**Written problem**.
Check the listing below for lines that hold "rendered". How many are there? Please give only the number.

:: Input data

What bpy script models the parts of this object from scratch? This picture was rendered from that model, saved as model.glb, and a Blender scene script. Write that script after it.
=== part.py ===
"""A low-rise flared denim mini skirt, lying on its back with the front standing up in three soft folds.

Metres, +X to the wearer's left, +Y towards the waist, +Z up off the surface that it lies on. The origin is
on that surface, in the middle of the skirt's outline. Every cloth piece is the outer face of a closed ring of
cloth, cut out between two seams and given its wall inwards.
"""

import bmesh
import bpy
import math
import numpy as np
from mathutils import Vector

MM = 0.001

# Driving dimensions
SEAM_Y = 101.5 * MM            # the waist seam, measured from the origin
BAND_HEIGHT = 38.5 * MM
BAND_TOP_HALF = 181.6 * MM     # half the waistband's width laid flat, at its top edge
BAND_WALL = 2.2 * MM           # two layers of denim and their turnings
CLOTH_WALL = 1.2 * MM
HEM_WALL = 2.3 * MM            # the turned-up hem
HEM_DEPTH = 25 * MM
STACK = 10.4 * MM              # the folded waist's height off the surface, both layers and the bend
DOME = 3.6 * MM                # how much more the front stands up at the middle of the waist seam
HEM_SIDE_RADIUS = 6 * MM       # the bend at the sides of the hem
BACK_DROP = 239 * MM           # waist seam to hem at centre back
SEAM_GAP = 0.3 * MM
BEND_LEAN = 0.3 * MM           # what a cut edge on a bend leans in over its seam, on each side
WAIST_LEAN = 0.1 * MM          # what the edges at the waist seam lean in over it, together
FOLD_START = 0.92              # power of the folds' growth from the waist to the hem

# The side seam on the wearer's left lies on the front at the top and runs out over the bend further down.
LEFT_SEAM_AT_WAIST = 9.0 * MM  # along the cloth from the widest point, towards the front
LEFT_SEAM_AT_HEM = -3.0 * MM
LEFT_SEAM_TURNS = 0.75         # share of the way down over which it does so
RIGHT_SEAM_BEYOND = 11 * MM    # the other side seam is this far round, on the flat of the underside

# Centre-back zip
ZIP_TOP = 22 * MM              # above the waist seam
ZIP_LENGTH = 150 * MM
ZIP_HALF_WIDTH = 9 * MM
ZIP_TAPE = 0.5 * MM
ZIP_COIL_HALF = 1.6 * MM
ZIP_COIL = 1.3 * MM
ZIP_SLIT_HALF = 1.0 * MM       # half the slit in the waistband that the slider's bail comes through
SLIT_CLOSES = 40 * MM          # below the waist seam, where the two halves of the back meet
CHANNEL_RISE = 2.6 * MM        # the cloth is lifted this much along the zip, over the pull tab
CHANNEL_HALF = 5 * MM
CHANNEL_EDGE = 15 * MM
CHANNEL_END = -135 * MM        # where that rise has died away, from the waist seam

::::
:: Input data

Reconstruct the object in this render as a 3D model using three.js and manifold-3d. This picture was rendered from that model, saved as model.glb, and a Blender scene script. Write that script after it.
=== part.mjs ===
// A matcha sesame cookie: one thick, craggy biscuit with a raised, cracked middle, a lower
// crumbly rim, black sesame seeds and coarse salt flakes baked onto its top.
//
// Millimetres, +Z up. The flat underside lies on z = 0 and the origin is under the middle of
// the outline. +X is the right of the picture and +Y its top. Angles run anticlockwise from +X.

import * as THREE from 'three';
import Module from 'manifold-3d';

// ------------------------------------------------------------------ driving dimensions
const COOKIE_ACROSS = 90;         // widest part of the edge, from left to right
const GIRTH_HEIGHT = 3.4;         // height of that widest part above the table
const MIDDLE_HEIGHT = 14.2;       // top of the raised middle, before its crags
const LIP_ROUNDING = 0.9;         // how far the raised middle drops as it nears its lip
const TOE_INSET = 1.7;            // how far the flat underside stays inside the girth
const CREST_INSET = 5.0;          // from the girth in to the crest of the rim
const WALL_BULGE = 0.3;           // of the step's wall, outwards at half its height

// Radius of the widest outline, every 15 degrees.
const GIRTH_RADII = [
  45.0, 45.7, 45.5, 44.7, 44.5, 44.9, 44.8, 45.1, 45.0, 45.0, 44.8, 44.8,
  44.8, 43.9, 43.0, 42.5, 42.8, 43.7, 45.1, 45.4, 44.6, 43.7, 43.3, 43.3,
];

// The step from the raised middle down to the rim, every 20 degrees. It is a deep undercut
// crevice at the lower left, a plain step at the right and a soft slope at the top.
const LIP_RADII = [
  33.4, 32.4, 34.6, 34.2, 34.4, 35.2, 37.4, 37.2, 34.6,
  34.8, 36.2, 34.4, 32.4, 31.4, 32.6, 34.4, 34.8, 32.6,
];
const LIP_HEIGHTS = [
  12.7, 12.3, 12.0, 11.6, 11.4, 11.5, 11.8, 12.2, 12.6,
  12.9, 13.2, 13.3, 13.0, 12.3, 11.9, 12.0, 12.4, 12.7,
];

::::

**Reply to the exercise**.
2